Even though Gramercy posted a GAAP loss, growth in funds from operations pointed to solid prospects for the future, and a dividend increase showed the REIT's confidence in its ability to grow. Let's look more closely at Gramercy Property Trust's latest results, and what investors should anticipate looking forward.
Image source: Gramercy Property Trust.
Gramercy Property Trust moves ahead
Gramercy's third-quarter results were reasonably solid. Revenue roughly doubled, to $131.1 million, outpacing the consensus forecast among investors for $129.4 million on Gramercy's top line.
As we've seen in some past periods, Gramercy lost $2.5 million on a GAAP basis, or $0.01 per share. However, adjusted funds from operations climbed more than 150%, to $69.1 million, and that produced adjusted FFO per share of $0.16, up from last year's $0.14 per-share figure, even accounting for the additional shares issued as part of the REIT's merger late last year.
Looking more closely at how the quarter went for Gramercy, the REIT made a typical number of purchases, sales, and other strategic moves.

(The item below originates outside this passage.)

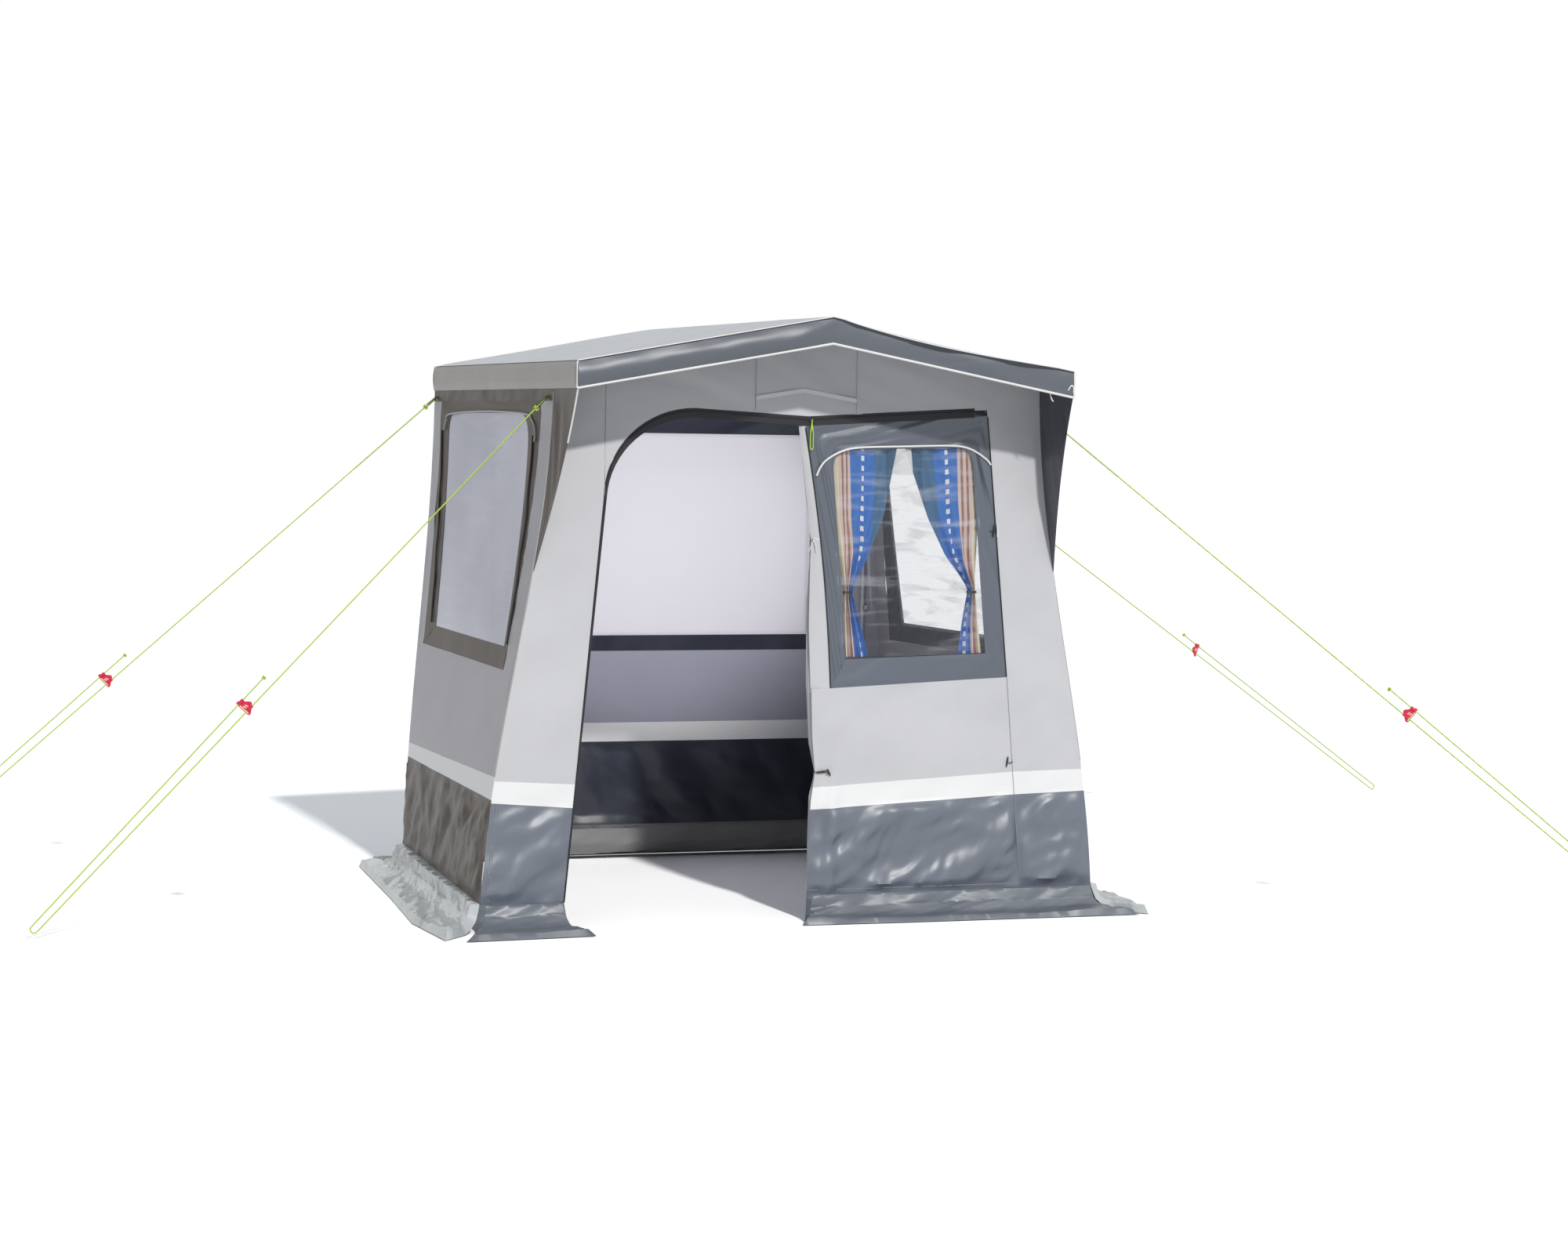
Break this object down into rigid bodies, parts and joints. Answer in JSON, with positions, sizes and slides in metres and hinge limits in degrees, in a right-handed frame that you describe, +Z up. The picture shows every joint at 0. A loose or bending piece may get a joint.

On the acquisition front, Gramercy bought 16 different properties in 11 transactions, paying a total of almost $265 million. That provided an initial cash capitalization rate of 6.8% and an annualized straight-line capitalization rate of 7.3%.
This is somewhat less favorable than Gramercy has managed in past quarters, but reflects the strong state of the real estate market right now. The properties were scattered across the country in major metropolitan areas like Los Angeles, Chicago, and Houston, as well as several smaller markets.
Gramercy also made some sales of properties during the quarter. The REIT sold three office buildings and one industrial facility, raising $206.7 million. That represented a cap rate of 7.4%, which is also a bit less favorable than Gramercy has seen with sales in past quarters.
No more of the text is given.